Below are some examples of model hyperparameters that are configured before model training.

  • k value in K-Nearest Neighbors
  • Learning rate in Neural Networks
  • C value in Logistic Regression
  • n_components in Principal Components Analysis
  • max_depth, n_estimators, max_features, etc. in Random Forest

What is hyperparameter optimization?

Now that you understand what hyperparameters are (hopefully), it’s time to understand how to optimize it.

Hyperparameter optimization is the idea of finding the right set of hyperparameters that yields an optimized model which minimizes or maximizes an objective function.

Depending on the metric you want to optimize in a machine learning model, the objective function could return the loss or the accuracy of the model, where the loss is something we want to minimize, and accuracy is something we want to maximize

A function that we want to minimize is called a loss function, which in simple terms, is a way to tell how poorly your machine learning model is performing.

Why is it important?

Machine Learning models aren’t able to learn the right set of hyperparameters to use by themselves. This is why it’s fundamental to tune them to the right settings so that they can achieve higher predictive power.

How to do it

There are various algorithms and tools that can be used to perform hyperparameter tuning.

The most common way that many intro courses reach is GridSearchCV, an exhaustive approach, where every possible combination of parameters is used to fit a model and optimize for the best performance. This approach is very expensive and takes a lot of time.

There are other approaches such as RandomizedSearchCV, which randomly samples hyperparameter values to fit the model, and more model-specific approaches such as LogisticRegressionCV and ElasticNetCV.

These approaches have problems and limitations, but there are new packages for hyperparameter tuning that solves these limitations, and one of them is Optuna.

Introducing Optuna

source

Optuna is “an automatic hyperparameter optimization software framework, particularly designed for machine learning.

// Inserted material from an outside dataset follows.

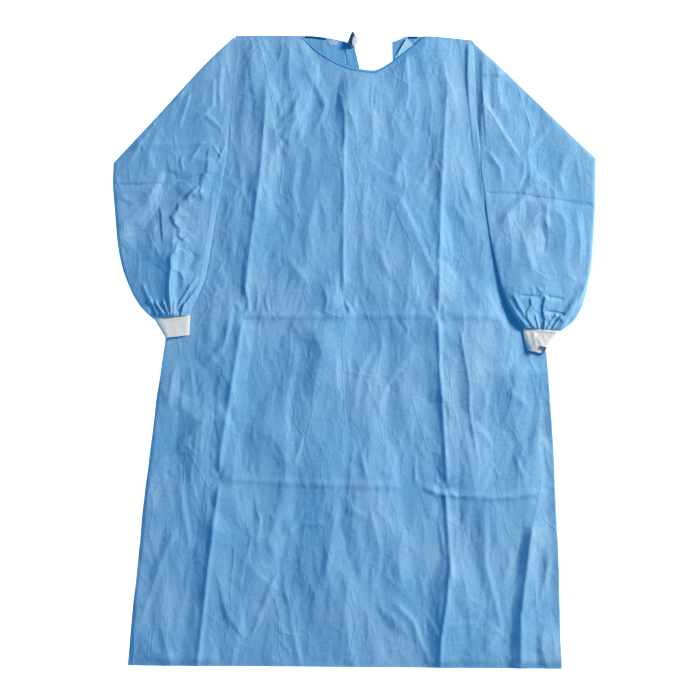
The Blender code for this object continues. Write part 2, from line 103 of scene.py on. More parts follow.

The key features of Optuna are as follows (source)

It’s popular among Kaggle Competitors and well-received by the ML community.

It’s also framework agnostic, which supports any machine learning or deep learning framework.

In this article, we’ll be exploring what Optuna does and try it out with sklearn in a simple example.

As always, here’s where you can find the code for this article:

Install Dependencies

First, install optuna with pip.

Load Libraries

Here, we load the optuna library and sklearn and set the verbosity level to warnings only.

Basic of Optuna

Let’s first understand three terminologies in Optuna.

  • Trial: An execution of the objective function
  • Study: An optimization based on the objective function contains a set of trials.
  • Parameter: A variable that we want to optimize

Let’s start with an example.

We have this quadratic function below, and we want to optimize it.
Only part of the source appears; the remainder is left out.